1. Know what’s expected of a junior and where the next level starts
If you are early in your career, you are probably motivated, and you want to exceed or at least make sure to deliver on what is expected of you. One thing that is really helpful is understanding what your role is actually meant to cover. Not as in writing copy, but understanding the difference between junior, mid, and senior copy responsibilities in your agency. You can always ask your manager, but you should definitely cover this in your review and performance cycles. Make sure you cover this and understand the nuances.
Agencies vary slightly in structure, but when it comes to creative roles, there are some widely accepted norms.

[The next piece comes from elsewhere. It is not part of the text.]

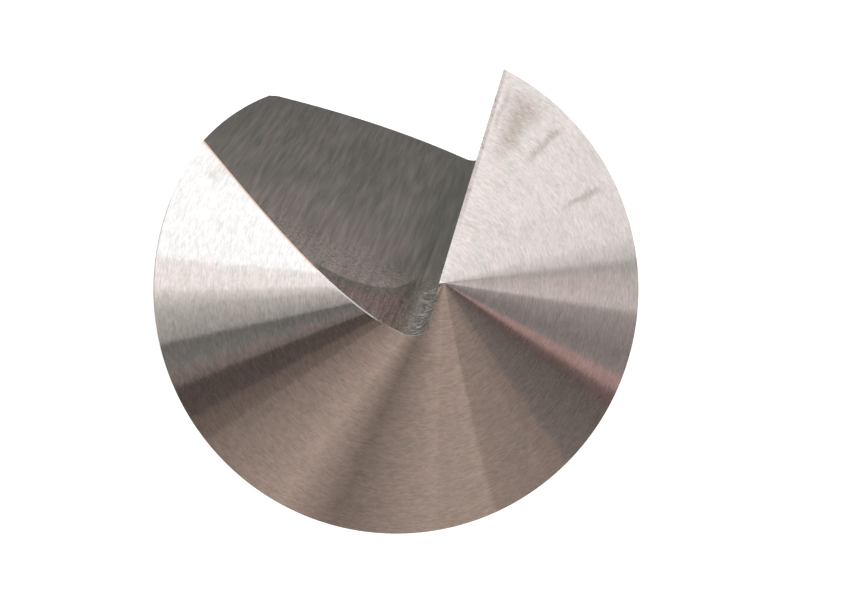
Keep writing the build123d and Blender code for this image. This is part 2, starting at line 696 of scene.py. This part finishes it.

As a junior copywriter, you’re expected to:
Support more senior creatives
Be tapped into culture and deliver out-of-the-box thinking
Start to show range. Voice, tone, formats
Handle smaller briefs (like social posts or internal comms) fairly independently
But basically, as a Junior, you would usually get constant guidance. Here’s what you’re not usually expected to do yet:
Work on anything alone
Present to clients (def. not on your own)
Manage your own time
Manage people
If you’re asked to do any of these, it’s worth asking whether your title still fits the work.
Mid-weights usually:
Can own medium-size projects
Collaborate with the team independently
Write autonomously with minimal guidance
Start to build relationships with clients
Occasionally guide juniors or interns
Present regularly, often alongside a senior or CD
Mid-weight is when you’re expected to be self-sufficient. You still collaborate, but you’re not waiting to be told what to do.
Seniors:
Lead campaigns
Direct teams or manage other creatives
Make final creative calls before CD/ECD approval
Handle complex client conversations
Develop juniors
Help shape creative standards for the agency
Tip: Ask your CD what would make you say someone’s ready to go from junior to mid. That question alone can open up really clear feedback and help you plan what to grow into.

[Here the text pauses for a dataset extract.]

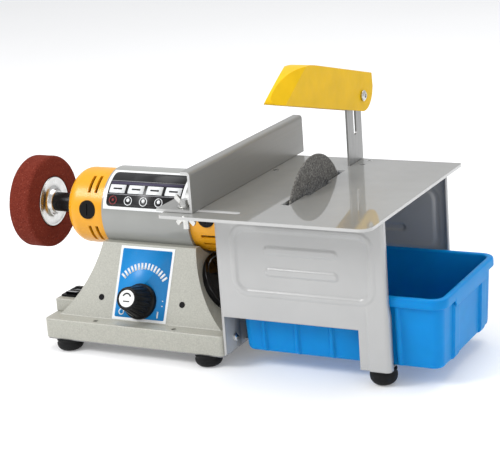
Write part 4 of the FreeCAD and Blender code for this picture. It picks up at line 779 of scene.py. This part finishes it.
def ticks_on_arc(x, y, inner, outer, start, sweep, count, width):
    """Evenly spaced bars that point at a centre, each as an outline."""
    bars = []
    centre = Vector((x, y))
    for number in range(count):
        angle = math.radians(start + sweep * number / (count - 1))
        along = Vector((math.cos(angle), math.sin(angle)))
        across = Vector((-along.y, along.x)) * (width / 2)
        bars.append([tuple(centre + along * inner - across), tuple(centre + along * outer - across),
                     tuple(centre + along * outer + across), tuple(centre + along * inner + across)])
    return bars


def slope_point(x, up, out):
    """A point on the casting's sloping front, in metres, from mm across, up and out of it."""
    y = SLOPE_FOOT_Y + up * math.sin(SLOPE_LEAN) - out * math.cos(SLOPE_LEAN)
    z = SLOPE_FOOT_Z + up * math.cos(SLOPE_LEAN) + out * math.sin(SLOPE_LEAN)
    return Vector((BASE_X + x, y, z)) * MM


def control_prints():
    """Blue field, tick arc and switch marks on the front label, and the mark on the knob's disc."""
    field = round_block(-28.4, 3.6, 28.4, 72.8, 1.6)
    print_piece("label_field", [field], slope_point, "blue", "blue_foil", "machine", 0.46)
    marks = ticks_on_arc(0, KNOB_UP + 6, 26.5, 33.0, 38, 104, 15, 2.2)
    marks.append(arc_band(-21, 9, 2.2, 3.3, 100, 340, 30))
    marks.append(round_block(19.6, 5.6, 21.4, 12.4, 0.8))
    marks += [disc(24.5, up, 0.7, 12) for up in (18, 23)]
    print_piece("label_marks", marks, slope_point, "white", "blue_foil", "machine", 0.54)
    face_of_disc = 28.9
    pointer = [arc_band(0, KNOB_UP + 0.6, 3.6, 5.2, 20, 140),
               round_block(-3.6, KNOB_UP - 3.4, 3.6, KNOB_UP - 2.3, 0.4)]
    print_piece("knob_mark", pointer, slope_point, "black", "white_disc", "knob", face_of_disc)


def barrel_point(x, up, lift):
    """A point on the barrel's front: mm along it, and mm up round it from the label's lower edge."""
    radius = BARREL_RADIUS + lift
    angle = BARREL_LABEL_START + up / BARREL_RADIUS
    y = SPINDLE_Y - radius * math.cos(angle)
    z = SPINDLE_Z + radius * math.sin(angle)
    return Vector((BARREL_LABEL_LEFT + x, y, z)) * MM


def motor_prints():
    """The motor's label: black field, a plum strip, four boxes with bars, and five round signs."""
    on_foil, on_field, on_box = 0.08, 0.16, 0.24

    def put(name, shapes, color, lift):
        print_piece(name, shapes, barrel_point, color, "black_foil", "machine", lift, step=0.8)

    put("motor_label_field", [round_block(3.4, 3.0, 88.6, 43.6, 4)], "black", on_foil)
    put("motor_label_strip", [block(5, 26.6, 87, 29.8)], "plum", on_field)
    rules = [block(3.4, low, 88.6, low + 0.6) for low in (30.4, 15.2)]
    put("motor_label_rules", rules, "grey", on_field)
    box_lefts = [5 + 21.4 * number for number in range(4)]
    boxes = [round_block(left, 16.8, left + 18, 26.0, 0.7) for left in box_lefts]
    put("motor_label_boxes", boxes, "white", on_field)
    bars = [round_block(left + 4, 20.6, left + 14, 22.4, 0.6) for left in box_lefts]
    put("motor_label_bars", bars, "black", on_box)
    alert_x, *sign_xs = [11 + 17.6 * number for number in range(5)]
    signs = [arc_band(x, 9.2, 3.8, 4.6, 80, 350, 30) for x in sign_xs]
    signs += [disc(x, 9.9, 1.9, 20) for x in sign_xs]
    put("motor_label_signs", signs, "white", on_field)
    alert = [arc_band(alert_x, 9.2, 3.6, 4.6, 80, 350, 30), disc(alert_x, 9.5, 1.5, 20)]
    put("motor_label_alert", alert, "red", on_field)


# ---------------------------------------------------------------- knob and feet

def slope_frame(up):
    """A frame on the sloping front whose Z axis points out of it and whose Y axis climbs it."""
    origin = slope_point(0, up, 0)
    out = (slope_point(0, up, 1) - origin).normalized()
    climb = (slope_point(0, up + 1, 0) - origin).normalized()
    return Matrix.Translation(origin) @ Matrix((Vector((1, 0, 0)), climb, out)).transposed().to_4x4()


def speed_knob():
    """Skirted knob, its grip fluted and its rims rounded."""
    skirt = [(3.05, 0.7), (17.4, 0.7), (18.0, 1.3), (18.0, 4.2), (17.6, 5.2), (16.3, 6.3), (15.6, 8.2)]
    grip = [(11.6, 27.6), (11.2, 28.5), (10.4, 29.0), (9.2, 29.0), (8.6, 28.6), (8.5, 28.0), (3.05, 27.9)]
    flutes = 16
    flute_depth = 0.9 * MM

    def fluted(radius, height, angle):
        share = between(height, 8.5 * MM, 27.4 * MM, 0.8 * MM) * smooth_step(radius, 9 * MM, 10.5 * MM)
        groove = max(math.cos(angle * flutes), 0.0) ** 1.5
        return radius - flute_depth * share * groove

    mesh = lathe(resampled(in_metres(skirt + grip), 0.7 * MM), slope_frame(KNOB_UP), 256, fluted)
    new_piece("fluted_knob", mesh, "dark_plastic", "knob", "speed_knob")


def rubber_feet(name, node, radius, height, centres):
    """Moulded feet with a domed tread, a shallow neck and a screw well."""
    dome = height * 0.55
    well = [(3.2, 4.0), (3.2, 0.4), (3.6, 0.0)]
    tread = quarter(radius - dome, dome, dome, -90, 10)
    neck = [(radius, height - 5.0), (radius - 0.9, height - 3.6), (radius - 0.9, height - 2.4),
            (radius - 0.2, height - 1.4), (radius - 0.3, height - 0.3), (radius - 0.8, height)]
    profile = in_metres(well + tread + neck + [(2.3, height)])
    mesh = gathered([lathe(profile, Matrix.Translation((x * MM, y * MM, 0)), 72) for x, y in centres])
    roughen(mesh, 1.3 * MM, 0.05 * MM)
    new_piece(name, mesh, "rubber_feet", "machine", node)


BASE_FOOT_CENTRES = [(BASE_X + 80 * side, BASE_Y + 79 * depth) for side in (-1, 1) for depth in (-1, 1)]
LEG_FOOT_CENTRES = [(189.0, -80.0), (189.0, 64.0)]

dress_cad_nodes()
for softened, edge_width in SOFT_EDGES.items():
    soften(frame["nodes"][softened], edge_width)
grinding_wheel()
wheel_flanges()
saw_blade()
pressed_panel("front_pressing", "front_panel", FRONT_WALL, 1)
pressed_panel("back_pressing", "back_panel", BACK_WALL, -1)
panel_tabs("front_tabs", FRONT_WALL, 1)
panel_tabs("back_tabs", BACK_WALL, -1)
water_tray()
control_prints()
motor_prints()
speed_knob()
rubber_feet("base_treads", "base_feet", 13.5, 12.0, BASE_FOOT_CENTRES)
rubber_feet("leg_treads", "leg_feet", 13.0, 16.0, LEG_FOOT_CENTRES)


# ---------------------------------------------------------------- camera, light and floor

# The photo's camera: its place in metres, and how it is turned, lowered and rolled.
CAMERA_PLACE = (0.7332, -1.3448, 0.5508)
CAMERA_TURN, CAMERA_DOWN, CAMERA_ROLL = (math.radians(angle) for angle in (28.0, 16.05, -4.2))
CAMERA_LENS = 114.8

WHITE_FLOOR = (0.86, 0.86, 0.86)
SKY_COLOR = (0.97, 0.98, 1.0)
SKY_STRENGTH = 0.72
LIGHTS_AIM = (0, 0, 0.1)


def look_axes(turn, down, roll):
    """Right, up and forward of a camera turned from the front, looking down and rolled."""
    forward = Vector((-math.sin(turn) * math.cos(down), math.cos(turn) * math.cos(down), -math.sin(down)))
    right = Vector((math.cos(turn), math.sin(turn), 0))
    up = right.cross(forward)
    turned_right = right * math.cos(roll) + up * math.sin(roll)
    turned_up = up * math.cos(roll) - right * math.sin(roll)
    return turned_right, turned_up, forward


def add_camera():
    """The camera that sees what the photo shows."""
    right, up, forward = look_axes(CAMERA_TURN, CAMERA_DOWN, CAMERA_ROLL)
    data = bpy.data.cameras.new("camera")
    data.lens = CAMERA_LENS
    data.sensor_width = 36
    data.clip_end = 20
    camera = bpy.data.objects.new("camera", data)
    columns = Matrix((right, up, -forward)).transposed().to_4x4()
    camera.matrix_world = Matrix.Translation(CAMERA_PLACE) @ columns
    bpy.context.collection.objects.link(camera)
    bpy.context.scene.camera = camera


def add_light(name, place, side, watts):
    """A square white lamp that looks at the machine."""
    data = bpy.data.lights.new(name, "AREA")
    data.shape = "RECTANGLE"
    data.size = side
    data.size_y = side
    data.energy = watts
    light = bpy.data.objects.new(name, data)
    light.location = place
    light.rotation_euler = (Vector(LIGHTS_AIM) - Vector(place)).to_track_quat("-Z", "Y").to_euler()
    bpy.context.collection.objects.link(light)


def add_stage():
    """White floor, even light from the sky, and three lamps."""
    shader = Shader("studio_floor", WHITE_FLOOR, 0.9)
    shader.vary(shader.grain(0.5, 1), 0.01)
    shader.set(Emission_Color=(1, 1, 1, 1), Emission_Strength=0.16)
    reach = 20.0
    corners = [(-reach, -reach, 0), (reach, -reach, 0), (reach, reach, 0), (-reach, reach, 0)]
    mesh = bpy.data.meshes.new("studio_floor")
    mesh.from_pydata(corners, [], [(0, 1, 2, 3)])
    floor = bpy.data.objects.new("studio_floor", mesh)
    floor.data.materials.append(shader.material)
    bpy.context.collection.objects.link(floor)

    world = bpy.data.worlds.new("studio")
    world.use_nodes = True
    sky = world.node_tree.nodes["Background"]
    sky.inputs["Color"].default_value = (*SKY_COLOR, 1)
    sky.inputs["Strength"].default_value = SKY_STRENGTH
    bpy.context.scene.world = world
    add_light("key", (-1.1, -1.2, 1.5), 0.8, 26)
    add_light("top", (0.2, 0.5, 1.8), 1.4, 16)
    add_light("fill", (1.6, -0.8, 0.7), 1.0, 4)


add_camera()
add_stage()
bpy.context.scene.view_settings.view_transform = "Standard"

2. Don’t stay quiet about overwork
Something I see with a lot of juniors (and definitely went through myself) they take on too much because they want to prove themselves or oddly feel like they are not allowed to say no. So they say yes to everything. They try to please everyone.

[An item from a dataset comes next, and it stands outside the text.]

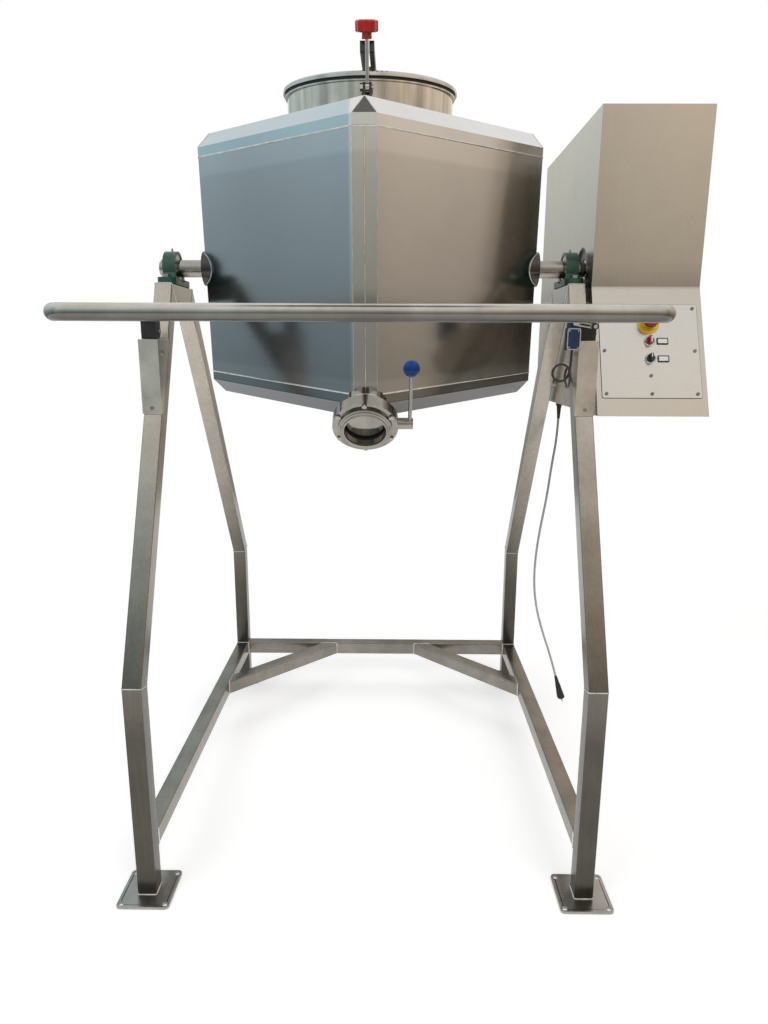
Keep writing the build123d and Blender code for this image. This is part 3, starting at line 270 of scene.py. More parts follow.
def bead_rings(path: Points, radius: float, closed: bool, ripple: float = 0.16, pitch: float = 3.4,
               sides: int = 7) -> Points:
    """Rings of a weld bead along a path: its radius swells once for each drop of the weld.

    The radius at a distance s is radius * (1 + ripple * |sin(pi s / pitch)|).

    Args:
        path: (n, 3) evenly spaced points in millimetres.
        radius: the bead's radius.
        closed: whether the path is a loop.
        ripple: how far the bead swells.
        pitch: the distance between drops.
        sides: points round the bead.

    Returns:
        (n, sides, 3) points in millimetres.
    """
    ahead = np.roll(path, -1, axis=0) if closed else np.vstack([path[1:], 2 * path[-1] - path[-2]])
    behind = np.roll(path, 1, axis=0) if closed else np.vstack([2 * path[0] - path[1], path[:-1]])
    way = ahead - behind
    way /= np.linalg.norm(way, axis=1, keepdims=True)
    # The axis of least spread, leant a little so that no straight path runs along it.
    spread = path.max(axis=0) - path.min(axis=0)
    axis = np.eye(3)[int(np.argmin(spread))] + np.array([0.013, 0.017, 0.011])
    side = np.cross(way, axis)
    side /= np.linalg.norm(side, axis=1, keepdims=True)
    lift = np.cross(side, way)
    run = np.concatenate([[0.0], np.cumsum(np.linalg.norm(np.diff(path, axis=0), axis=1))])
    swell = radius * (1 + ripple * np.abs(np.sin(np.pi * run / pitch)))
    turn = angles(sides)[None, :, None]
    out = side[:, None, :] * np.cos(turn) + lift[:, None, :] * np.sin(turn)
    return path[:, None, :] + out * swell[:, None, None]


class Welder:
    """Collects weld beads, so that all the beads of one group become one piece."""

    def __init__(self, name: str, frame: Callable[[Points], Points] = place) -> None:
        """Starts an empty group of beads.

        Args:
            name: the piece's name.
            frame: what turns the beads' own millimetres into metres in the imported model.
        """
        self.name = name
        self.frame = frame
        self.verts: list[Points] = []
        self.faces: list = []
        self.count = 0

    def add(self, path: Points, radius: float, closed: bool = True, step: float = 1.3,
            ripple: float = 0.16) -> None:
        """Adds one bead.

        Args:
            path: (n, 3) corners in millimetres.
            radius: the bead's radius in millimetres.
            closed: whether it is a loop.
            step: the distance between rings.
            ripple: how far the bead swells at each drop; 0 makes a plain line, as for a painted
                highlight along a folded edge.
        """
        line = resample(np.asarray(path, dtype=float), step, closed)
        rings = bead_rings(line, radius, closed, ripple)
        rows, cols = rings.shape[:2]
        self.faces += (grid_faces(rows, cols, True, True, self.count) if closed
                       else tube_faces(rows, cols, self.count))
        self.verts.append(self.frame(rings).reshape(-1, 3))
        self.count += rows * cols

    def finish(self) -> Piece:
        """Makes the one object that holds all the beads."""
        return face_outwards(make_object(self.name, np.vstack(self.verts), self.faces))


class Nodes:
    """A short hand for building one material's nodes."""

    def __init__(self, name: str) -> None:
        """Starts a material with a Principled shader.

        Args:
            name: the material's name.
        """
        self.material = bpy.data.materials.new(name)
        self.material.use_nodes = True
        self.tree = self.material.node_tree
        self.shader = self.tree.nodes["Principled BSDF"]
        self.coords = self.tree.nodes.new("ShaderNodeTexCoord").outputs["Object"]

    def add(self, kind: str, **inputs: object) -> bpy.types.Node:
        """Adds a node and sets or links its inputs by name.

        Args:
            kind: the node's type name without its ShaderNode prefix.
            inputs: socket names, spaces written as underscores, to values or sockets.

        Returns:
            The new node.
        """
        node = self.tree.nodes.new("ShaderNode" + kind)
        for key, value in inputs.items():
            self.put(node, key.replace("_", " "), value)
        return node

    def put(self, node: bpy.types.Node, socket: object, value: object) -> None:
        """Sets one input to a number or colour, or links it to a socket.

        Args:
            node: the node.
            socket: the input's name or number.
            value: a number, a colour or a socket.
        """
        target = node.inputs[socket]
        if isinstance(value, bpy.types.NodeSocket):
            self.tree.links.new(value, target)
        elif isinstance(value, tuple) and len(value) == 3 and len(target.default_value) == 4:
            target.default_value = (*value, 1.0)
        else:
            target.default_value = value

    def noise(self, scale: float, detail: float = 3.0, stretch: Optional[Colour] = None,
              roughness: float = 0.5) -> Socket:
        """A noise pattern in object space.

        Args:
            scale: its scale.
            detail: its detail.
            stretch: factors on x, y and z, small ones drawing the pattern out.
            roughness: how strong its fine detail is.

        Returns:
            The factor socket.
        """
        source = self.coords
        if stretch:
            source = self.add("Mapping", Vector=source, Scale=stretch).outputs[0]
        return self.add("TexNoise", Vector=source, Scale=scale, Detail=detail,
                        Roughness=roughness).outputs["Fac"]

    def ramp(self, factor: Socket, stops: Iterable[tuple[float, Colour]]) -> Socket:
        """A colour ramp over a factor.

        Args:
            factor: what it runs over, from 0 to 1.
            stops: pairs of a place and a colour, lowest first.

        Returns:
            The colour socket.
        """
        node = self.tree.nodes.new("ShaderNodeValToRGB")
        elements, stops = node.color_ramp.elements, list(stops)
        while len(elements) < len(stops):
            elements.new(0.5)
        for element, (at, colour) in zip(elements, stops):
            element.position = at
            element.color = (*colour, 1.0)
        self.tree.links.new(factor, node.inputs["Fac"])
        return node.outputs["Color"]

    def mix(self, factor: object, a: object, b: object, mode: str = "MIX") -> Socket:
        """Mixes two colours.

        Args:
            factor: how much of the second, a number or a socket.
            a: the first colour or its socket.
            b: the second colour or its socket.
            mode: the way they are blended.

        Returns:
            The colour socket.
        """
        node = self.tree.nodes.new("ShaderNodeMix")
        node.data_type = "RGBA"
        node.blend_type = mode
        # A Mix node's colours are its inputs 6 and 7 and its output 2.
        for index, value in ((0, factor), (6, a), (7, b)):
            self.put(node, index, value)
        return node.outputs[2]

    def map(self, value: object, low: float, high: float, to_low: float, to_high: float) -> Socket:
        """Maps a range to another, clamped, with a smooth step.

        Args:
            value: a number or a socket.
            low: the range's start.
            high: the range's end.
            to_low: the result at its start.
            to_high: the result at its end.

        Returns:
            The result's socket.
        """
        node = self.tree.nodes.new("ShaderNodeMapRange")
        node.interpolation_type = "SMOOTHSTEP"
        for index, number in enumerate((value, low, high, to_low, to_high)):
            self.put(node, index, number)
        return node.outputs[0]

    def axis(self, name: str) -> Socket:
        """One of X, Y and Z of the object coordinates."""
        return self.add("SeparateXYZ", Vector=self.coords).outputs[name]

    def drum_height(self) -> Socket:
        """The height over the shaft in metres, square to the drum's tilted cover.

        It is the dot product of the place with the drum's own upward direction, less the shaft's.

        Returns:
            The height's socket.
        """
        c, s = math.cos(DRUM_TILT), math.sin(DRUM_TILT)
        dot = self.add("VectorMath")
        dot.operation = "DOT_PRODUCT"
        self.put(dot, 0, self.coords)
        self.put(dot, 1, (0.0, -s, c))
        start = (ORIGIN[1] * -s - SHAFT_HEIGHT * c) / 1000
        return self.math("ADD", dot.outputs["Value"], start)

    def math(self, operation: str, a: object, b: object = 0.0) -> Socket:
        """Works out a sum of two numbers or sockets.

        Args:
            operation: the Math node's operation.
            a: the first.
            b: the second, which some operations leave out.

        Returns:
            The result's socket.
        """
        node = self.tree.nodes.new("ShaderNodeMath")
        node.operation = operation
        self.put(node, 0, a)
        self.put(node, 1, b)
        return node.outputs[0]

    def vary_roughness(self, pattern: Socket, rough: float, part: float) -> None:
        """Lets the shader's roughness vary with a pattern.

        Args:
            pattern: the pattern's socket.
            rough: the roughness in its middle.
            part: how far it goes to either side, as a part of it.
        """
        level = self.map(pattern, *VARIES_SPAN, rough * (1 - part), rough * (1 + part))
        self.put(self.shader, "Roughness", level)

    def bump(self, height: Socket, strength: float) -> None:
        """Links a height to the shader's normal.

        Args:
            height: the height's socket.
            strength: how strong it shows.
        """
        node = self.add("Bump", Height=height, Strength=strength, Distance=BUMP_DEPTH)
        self.put(self.shader, "Normal", node.outputs[0])

    def surface(self, shader: bpy.types.Node) -> None:
        """Links a shader to the material's output."""
        self.tree.links.new(shader.outputs[0], self.tree.nodes["Material Output"].inputs["Surface"])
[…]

Sometimes, they even take on tasks from people who technically shouldn’t be assigning them anything (which can even be rooted in the lack of experience or understanding of the person giving you that task).
What ends up happening is:
They overwork
The quality drops
No one knows they’re drowning because they never said anything
Knowing what you can take on and speaking up about it is not being difficult. It’s being professional.
It shows that you understand your time, your capacity, and how to prioritize. Mid-weights are expected to manage their own workload. If you don’t start practicing that now, the jump will be a lot harder later.
Be vocal about what you’re working on
Let people know when your plate is full
Ask which task takes priority when multiple things land at once
Push back if something doesn’t seem like it should fall under your role
Suggest realistic timelines based on what else you’ve got
Your team can’t support you if they don’t know what’s going on. And no one benefits from you saying yes to everything. It’s easier to adjust expectations upfront than to fix things after the deadline’s passed. If you shut up and wait too long, that’s when it’s on you.